The production’s standout feature is undoubtedly its visual and design elements, masterfully orchestrated by Fly Davis (set design) and Samuel Wyer (costume and puppet design). Davis’s set design seamlessly adapts to various locations, filling the stage with its expansive and transformative presence. Wyer’s costume and puppet designs breathe life into the characters, infusing them with a sinister authenticity. The show explores a darkness amongst the magic, delving into concepts such as monsters and ‘evil’. The clever, metamorphising puppetry design helps to effectively create, explore and demonstrate this darkness and the threat of darkness within the show. What truly elevates the production, however, is the inclusion of magic and illusions, brilliantly directed and designed by Jamie Harrison. These mesmerising elements are seamlessly woven into the narrative, intensifying the enchantment of the story.

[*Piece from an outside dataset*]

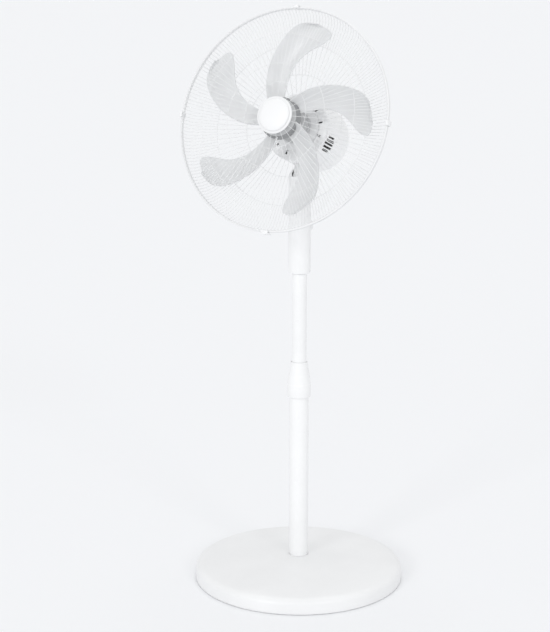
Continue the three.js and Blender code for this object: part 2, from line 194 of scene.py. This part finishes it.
def edge_wear(finish, colour, rubbed, amount):
    """Mixes the rubbed colour into the corners."""
    geometry = finish.add("ShaderNodeNewGeometry")
    corner = finish.add("ShaderNodeMapRange")
    corner.inputs["From Min"].default_value = CORNER_FROM
    corner.inputs["From Max"].default_value = CORNER_TO
    corner.inputs["To Max"].default_value = amount
    finish.link(geometry.outputs["Pointiness"], corner.inputs["Value"])
    mix = finish.add("ShaderNodeMix", data_type="RGBA")
    finish.link(corner.outputs["Result"], mix.inputs["Factor"])
    finish.link(colour, mix.inputs[6])
    mix.inputs[7].default_value = (*rubbed, 1)
    finish.link(mix.outputs[2], finish.shader.inputs["Base Color"])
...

The cast’s performances are commendable across the board. Charlie Brooks, in the role of Ursula, is a captivating presence who consistently steals the spotlight. Keir Ogilvy, in the lead role, anchors the production with unwavering dedication, tirelessly contributing to its success. Notably, Kemi-Bo Jacobs and Finty Williams, portraying Ginnie and Old Mrs. Hempstock, deliver emotionally charged performances that resonate deeply with the audience.

Domonic Ramsden, Keir Oglivy (Boy), Aimee McGolderick and Millie Hikasa (Lettie) Credit: Brinkhoff-Moegenburg.png

Moreover, the production boasts a superb movement design by Steven Hoggett, which enhances the overall experience. The choreographed movements and physicality of the characters add another layer of storytelling to the performance, further immersing the audience into the magical world of the play.

The play explores themes that span generations, offering moments of reflection for all. Its broad appeal, however, at times resulted in a lack of depth in certain areas. While the adaptation admirably captures the essence of Gaiman’s novel, it occasionally grapples with the challenge of translating the source material’s richness to the stage. Certain elements, such as the exploration of grief and trauma, may appear underdeveloped in this format. Nevertheless, the production manages to find moments of poignancy, particularly towards the conclusion, which leave a lasting emotional impact.

The production quality is nothing short of exceptional, with Paule Constable’s lighting and Finn Caldwell’s puppetry direction deserving special mention for their innovative and effective designs. These elements enhance the overall experience, further immersing the audience in the story’s dark, yet enchanting, world.

Throughout the performance, numerous moments stand out, etching themselves into the memory of the audience. Notable instances include the ingenious use of puppetry for the giant ‘flea,’ the creation of water scenes that evoke a sense of wonder, and a particularly clever scene where the Boy finds himself locked in a multiplying house. This scene, in particular, showcases the art of misdirection and stage magic at its finest.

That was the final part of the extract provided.